Since 2000, urbanization has been at the top of the local governments’ agendas. The real estate developers have relied on local officials for cheap land and provided luxurious housing in return. In the process, both parties have accumulated great wealth through illegal land trading. According to incomplete statistics from the Ministry of Land and Resources, in 2003, 168,000 illegal land trading cases were investigated, with less than 1,000 officials or developers given punishment. Such a low rate of paying a price for corruption has only encouraged the widespread, illegal trading of land.

With approval from local officials, real estate developers are able to use it to secure construction loans from the bank. When the construction finishes, or even before the apartments are sold, developers fake sales contracts to get mortgage loans from the bank. Although they are quite familiar with tricks played by the developers, bank officials often turn a blind eye or even instruct developers on how to fake documents, as long as they personally benefit from the deal. Consequently, the state banks undertake all of the risk associated with construction costs and apartment sales.

One such real estate developer in Guangdong Province wanted to get a bank loan. Since he had no assets to use as collateral, the manager of the local bank rejected the loan application. Then the developer asked his friends to call themselves apartment owners, who promised to use “their” apartments as collateral. Amazingly, the bank approved the loan without checking the veracity of their stories. There is a saying: “Sometimes the bank regulations are rigid, but there are always ways to get by under different pretenses.”

Victims of the Industry

According to the Ministry of Land and Resources, the total area of China’s cultivated land in 2003 is 123 million hectares, or 2.1% lower than the 2002 level. The cultivated land per capita is only about one third of the world’s average. The main causes for the ever diminishing cultivated land include ecological deterioration and human occupation.

The land deals between local government officials and real estate developers triggered the so-called new “Land Enclosure Movement.” In an all too common example, in 1988, Baonan village in Libao Town of Haian County in Jiangsu Province had more than 180 Mu of cultivated land [1]. By 2003, 164.6 Mu of land had been taken over for various “development projects.”

The township government sold the land that farmers relied on for making a living, forcibly occupied the land by hiring thugs to do the dirty work, and embezzled the majority of the compensation for the land requisition. Deprived and exploited, local villagers reported the corrupt practices to higher authorities 31 times to no avail. The central government has a policy for selling cultivated land. The Land Administration Law stipulates that requisition of farmland requires approval from the State Council, but such laws are rarely enforced at local levels.

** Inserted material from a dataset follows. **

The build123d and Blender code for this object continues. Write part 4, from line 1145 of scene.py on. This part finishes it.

In urban areas, the real estate developers have as many as ten ways to obtain land, one of which is “remodeling dangerous buildings.” In order to lower the cost, the developers often collude with city officials to either cut or embezzle the relocation fees. Urban relocated families would then have to pay the exorbitant housing costs, to the very people who made them homeless, to find a place to live in the city. The Ministry of Construction handled 4,820 letters of petition from January to August of 2002, 28% of which were about urban relocated families. Of the 1,730 individual or collective petitions, 70% were regarding the issue of urban relocation. The ratio increased to 83.7% for collective petitions.

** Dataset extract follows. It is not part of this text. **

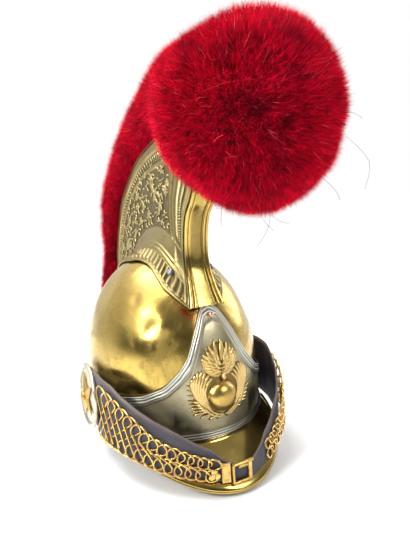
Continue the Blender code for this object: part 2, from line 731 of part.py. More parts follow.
def strap_plan(turn):
    """Inner face of the strap seen from above, turn from 0 at the front to a right angle."""
    side = abs(sin(turn)) * STRAP_HALF_WIDTH
    rear = max(0.0, (abs(turn) / radians(90) - 0.78) / 0.22)
    tucked = side - STRAP_TUCK * rear * rear * (3 - 2 * rear)
    bulge = STRAP_FRONT_BULGE * 2.0 ** (-(side / STRAP_BULGE_HALF_WIDTH) ** 2)
    ahead = STRAP_MIDDLE_Y - STRAP_REACH * max(cos(turn), 0.0) ** STRAP_EXPONENT - bulge
    return Vector((tucked if turn >= 0 else -tucked, ahead, 0.0))


def strap_point(turn, height, stand_off):
    """Point off the strap's inner face at a turn and a height."""
    step = radians(0.8)
    limit = radians(90)
    there = strap_plan(min(turn + step, limit)) - strap_plan(max(turn - step, -limit))
    outward = Vector((there.y, -there.x, 0.0)).normalized()
    return strap_plan(turn) + outward * stand_off + Vector((0.0, 0.0, height))


def strap_height(rows, turn, full):
    """Height read from a table of the strap's edges."""
    return full * table(rows, abs(turn) / radians(90))


def strap_foot(turn):
    """Lower edge of the strap, which rests on the visor where it passes over it."""
    foot = strap_height(STRAP_FOOT, turn, STRAP_REAR_FOOT_Z)
    inner = strap_plan(turn)
    return max(foot, visor_height(inner.x, inner.y) + GAP + SEAT)


def make_straps():
    """Leather strap from each rosette round to the buckle."""
    spans = (("strap_right", radians(-90), STRAP_MEETING_TURN - GAP / STRAP_HALF_WIDTH),
             ("strap_left", STRAP_MEETING_TURN, radians(90)))
    for name, start, end in spans:
        def place(across, up):
            turn = start + (end - start) * across
            foot = strap_foot(turn)
            top = strap_height(STRAP_TOP, turn, STRAP_REAR_TOP_Z)
            return strap_point(turn, foot + (top - foot) * up, STRAP_LEATHER)

        strap = add_object(name, grid(STRAP_STEPS, 2, place), "leather", LEATHER, 0.0, 0.5)
        thicken(strap, STRAP_LEATHER)


def chain_surface(turn, up):
    """Middle of the chain's wires: up from its lower loops to its upper loops.

    The left chain hangs higher and a little off the strap between its ends.
    """
    share = (turn - CHAIN_FRONT_LEFT) / (CHAIN_REAR_TURN - CHAIN_FRONT_LEFT)
    slack = max(0.0, sin(pi * min(1.0, max(0.0, share))) - CHAIN_SEATED_SHARE) / (1 - CHAIN_SEATED_SHARE)
    foot = strap_foot(turn) + CHAIN_WIRE + CHAIN_LEFT_RISE * slack
    top = strap_height(CHAIN_TOP, turn, STRAP_REAR_TOP_Z) + CHAIN_LEFT_RISE * slack
    off = STRAP_LEATHER + GAP + CHAIN_LIFT + CHAIN_WIRE / 2 + CHAIN_LEFT_BOW * slack
    return strap_point(turn, foot + (top - foot) * up, off)


def make_chains():
    """Chain of interlaced figure-eight links on each side, pierced between its wires."""
    spans = (("chain_right", -CHAIN_REAR_TURN, CHAIN_FRONT_RIGHT),
             ("chain_left", CHAIN_FRONT_LEFT, CHAIN_REAR_TURN))
    for name, start, end in spans:
        def place(across, up):
            lean = 0.5 / CHAIN_LINKS if up == 0.5 else 0.0
            share = across * (1 - 0.5 / CHAIN_LINKS) + lean
            return chain_surface(start + (end - start) * share, up)

        chain = add_object(name, grid(CHAIN_LINKS, 2, place), "gilt", GILT)
        wires = chain.modifiers.new("wires", "WIREFRAME")
        wires.thickness = CHAIN_WIRE
        wires.offset = 0.0
        wires.use_even_offset = False
        wires.use_boundary = True
        wires.use_replace = True


def band_on_strap(name, middle_turn, width, height, thickness, colour_name, colour):
    """Small upright plate bent along the strap's outer face."""
    half = width / 2 / (STRAP_REACH + STRAP_FRONT_BULGE) * STRAP_REACH / STRAP_HALF_WIDTH
    foot = strap_foot(middle_turn)

    def place(across, up):
        turn = middle_turn + (2 * across - 1) * half
        return strap_point(turn, foot + up * height, STRAP_LEATHER + GAP + thickness)

    thing = add_object(name, grid(2, 1, place), colour_name, colour)
    thicken(thing, thickness)
    return thing


def make_front_fittings():
    """End plate of the right chain, and the buckle frame with its roller and tongue."""
    end_turn = CHAIN_FRONT_RIGHT + (CHAIN_WIRE + END_PLATE_WIDTH / 2) / STRAP_HALF_WIDTH
    band_on_strap("chain_end_plate", end_turn, END_PLATE_WIDTH, BUCKLE_HEIGHT, END_PLATE_THICKNESS,
                  "gilt", GILT)
    middle = strap_point(BUCKLE_TURN, 0.0, STRAP_LEATHER + GAP + BUCKLE_BAR / 2)
    foot = strap_foot(BUCKLE_TURN)
    bm = bmesh.new()
    bmesh.ops.create_grid(bm, x_segments=2, y_segments=1, size=0.5)
    for vert in bm.verts:
        vert.co = Vector((vert.co.x * (BUCKLE_WIDTH - BUCKLE_BAR), 0.0,
                          vert.co.y * (BUCKLE_HEIGHT - BUCKLE_BAR)))
    buckle = add_object("buckle", bm, "gilt", GILT)
    buckle.location = middle + Vector((0.0, SET_BACK, foot + BUCKLE_HEIGHT / 2))
    buckle.rotation_euler = (0.0, 0.0, BUCKLE_TURN)
    bars = buckle.modifiers.new("bars", "WIREFRAME")
    bars.thickness = BUCKLE_BAR
    bars.offset = 0.0
    bars.use_even_offset = False
    bars.use_boundary = True
    bars.use_replace = True


def chenille_seat():
    """Line that the chenille follows: the comb's outer edge, then straight on down as a tail."""
    return comb_outline(COMB_EDGE + CHENILLE_TAIL)


def lock(index, ring):
    """Alternate corners stand out and in, so that the surface breaks into locks."""
    return LOCK_DEPTH if (index + ring) % 2 else -LOCK_DEPTH


def make_chenille():
    """Caterpillar of wool: a round head in front and a long body over the comb to its tail."""
    line = chenille_seat()

    def body(across, up):
        ring = round(up * CHENILLE_STEPS)
        end = min(1.0, ring / 2, (CHENILLE_STEPS - ring) / 3)
        girth = CHENILLE_RADIUS * table(CHENILLE_GIRTH, up)
        centre = strip_point(line, up, 0.0, girth * (1 - CHENILLE_SINK))
        inwards = strip_point(line, up, 0.0, 0.0)
        outward = (centre - inwards).normalized()
        around = across * 2 * pi
        width = girth * sqrt(max(0.0, 1 - (1 - end) ** 2))
        if 0.0 < end:
            width += lock(round(across * CHENILLE_SIDES) % CHENILLE_SIDES, ring)
        return centre + (outward * cos(around) + Vector((1.0, 0.0, 0.0)) * sin(around)) * width

    bm = grid(CHENILLE_SIDES, CHENILLE_STEPS, body, weld=True)
    bmesh.ops.recalc_face_normals(bm, faces=bm.faces)
    chenille = add_object("chenille", bm, "crimson", CRIMSON, 0.0, 0.9)

    ball = bmesh.new()
    bmesh.ops.create_uvsphere(ball, u_segments=16, v_segments=10, radius=1.0)
    for vert in ball.verts:
        share = vert.co.copy()
        ring = round(degrees(atan2(share.z, hypot(share.x, share.y))) / 18)
        side = round(degrees(atan2(share.y, share.x)) / 22.5)
        bump = lock(side, ring)
        vert.co = Vector((share.x * (BALL_HALF_WIDTH + bump), BALL_Y + share.y * (BALL_RADIUS + bump),
                          BALL_Z + share.z * (BALL_RISE + bump)))
    combine(chenille, add_cutter("chenille_ball", ball), "UNION")
    combine(chenille, add_cutter("comb_groove", comb_envelope()), "DIFFERENCE")


def comb_envelope():
    """Solid around the comb's outer edge that keeps the chenille clear of it."""
    front = comb_outline(COMB_FRONT)
    edge = comb_outline(COMB_EDGE + COMB_HEEL)
    lift = GAP + COMB_RELIEF + STRIP_WALL + GAP
    half_width = COMB_EDGE_HALF_WIDTH + COMB_RELIEF + GAP + GAP
    points = [strip_point(front, share, 0.0, lift + STRIP_BULGE) for share in COMB_ROWS[4:]]
    points += [strip_point(edge, spine_share(step / SPINE_STEPS), 0.0, lift) for step in range(SPINE_STEPS + 1)]
    inner = [comb_foot(share / 6) for share in range(6, -1, -1)]
    points += [Vector((0.0, point.y * 0.9, point.z)) for point in inner]
    bm = bmesh.new()
    verts = [bm.verts.new((-half_width, point.y, point.z)) for point in points]
    face = bm.faces.new(verts)
    raised = bmesh.ops.extrude_face_region(bm, geom=[face])
    moved = [item for item in raised["geom"] if isinstance(item, bmesh.types.BMVert)]
    bmesh.ops.translate(bm, verts=moved, vec=(2 * half_width, 0.0, 0.0))
    bmesh.ops.recalc_face_normals(bm, faces=bm.faces)
    return bm


def main():
    """Build the helmet from the skull outwards."""
    clear_scene()
    make_skull()
    make_front_plate()
    make_plate_rivet()
    make_grenade()
    make_comb_sides()
    make_comb_front()
    make_comb_spine()
    make_comb_screws()
    make_visor()
    make_visor_rim()
    make_neck_guard()
    make_straps()
    make_chains()
    make_front_fittings()
    make_rosettes()
    make_stars()
    make_chenille()


main()
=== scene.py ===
"""Looks of the carabinier helmet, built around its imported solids.

Brass skull, comb and visor, silvered front plate with a gilt grenade, leather chin strap under a
chain of figure-eight links, and a crimson chenille of dense wool. Units are metres, +Z is up and
the front looks along -Y. Shapes are worked out from the middle of the skull and set back at the end.
"""

import json
import logging
from collections.abc import Callable, Sequence
from dataclasses import dataclass
from enum import Enum
from math import cos, pi, radians, sin

import bmesh
import bpy
import numpy as np
from mathutils import Matrix, Vector

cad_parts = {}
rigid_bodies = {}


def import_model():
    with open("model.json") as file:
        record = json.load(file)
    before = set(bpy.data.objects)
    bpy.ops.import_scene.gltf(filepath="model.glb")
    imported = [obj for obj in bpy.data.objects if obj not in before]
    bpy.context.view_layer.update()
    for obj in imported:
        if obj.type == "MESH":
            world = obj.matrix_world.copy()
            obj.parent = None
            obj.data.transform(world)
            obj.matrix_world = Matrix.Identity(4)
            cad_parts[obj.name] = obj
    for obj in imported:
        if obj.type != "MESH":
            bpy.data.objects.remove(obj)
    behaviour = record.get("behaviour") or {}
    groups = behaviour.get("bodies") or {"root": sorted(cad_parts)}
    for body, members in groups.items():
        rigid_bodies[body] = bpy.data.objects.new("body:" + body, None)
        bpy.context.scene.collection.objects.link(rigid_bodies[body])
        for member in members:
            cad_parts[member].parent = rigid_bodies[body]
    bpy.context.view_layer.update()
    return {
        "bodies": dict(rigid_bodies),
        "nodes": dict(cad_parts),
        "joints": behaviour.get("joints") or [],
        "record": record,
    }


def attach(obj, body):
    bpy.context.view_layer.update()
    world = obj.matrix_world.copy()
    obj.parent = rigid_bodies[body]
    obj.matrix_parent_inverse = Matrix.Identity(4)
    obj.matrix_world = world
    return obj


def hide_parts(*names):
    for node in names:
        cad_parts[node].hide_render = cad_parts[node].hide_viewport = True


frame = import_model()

Array = np.ndarray
BMesh = bmesh.types.BMesh
Material = bpy.types.Material
Mesh = bpy.types.Mesh
Node = bpy.types.Node
Socket = bpy.types.NodeSocket
Tree = bpy.types.NodeTree
Flat = tuple[float, float]
Spot = tuple[float, float, float]
Colour = Spot
Outline = tuple[Flat, ...]
Ribs = tuple[Spot, ...]
Placing = Callable[[Array, Array], Array]
Mapping = Callable[[Array, Array, Array], Array]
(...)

Cases of social unrest have arisen from the government’s negligence on this issue. There have been many documented cases of violent conflicts between the forcibly relocated families and real estate developers. In 2003, more than 10 self-immolation incidents took place on Tiananmen Square, several of those immolators being victims of forced urban relocation.

“Land for education” is another way to get land on the cheap. A mainland development project for students, once commended by former president Jiang Zemin, was exposed by government investigators as a racket involving luxury villas, apartments and a golf course. The investigators discovered that land acquired cheaply by the privately owned Oriental University City, 40 kilometers south of Beijing and intended for 150,000 students, has gone up in value by almost 400%, while the company owes 2.2 billion yuan (US$265 million) to banks, building contractors, and local authorities.

After 2002, more than 50 University City projects have been planned or developed. Insiders have pointed out that under the pretense of education, real estate developers can obtain land at significantly lower prices.

A Dilemma

Where is the money for real estate investment coming from? The answer is: state banks.

The real estate business has been one of the biggest recipients of state bank loans. According to a report from the Shanghai Branch of the Central Bank, Shanghai’s newly added real estate loans in 2004 amount to 100 billion yuan (US$12 billion), more than 75% of the total newly added loans of all Shanghai domestic-based financial institutions. A professor from the Beijing Economics and Trade University believed that the total amount of real estate or housing loans add up to 2.6 trillion yuan (US$313 billion), or 14.7% of total domestic currency loans.

On the other hand, the ailing financial system cannot recover without a healthy housing industry. In February of 2003, the Central Bank published the 2002 Monetary Policy Executive Report, which announced the results of an investigation on real estate loans issued by some commercial banks between July 2001 and September 2002illegal loans amounted to 24.9% of the total amount investigated. If this result represents the situation of non-performing loans in the financial industry, we may infer that about 25% of the real estate loans end up unpaid.

Premier Wen Jiabao’s recent decision to crack down on housing prices is responding to an unresolved dilemma. The cooling down of the housing industry is certainly not in the interests of the “Iron Triangle” of real estate developers, local government officials, and bank officials. If the high-priced housing cannot be sold, many of the bank loans will become non-performing loans, adding to the problem of an already shaky banking system. However, if the housing prices maintain a very high level, it is virtually impossible for middle class families to afford such expensive housing, resulting in worse social unrest. Meanwhile, the high prices will attract more real estate construction projects and speculation, making the bubble even bigger.

Li Ding is an economist based in Washington, D.C.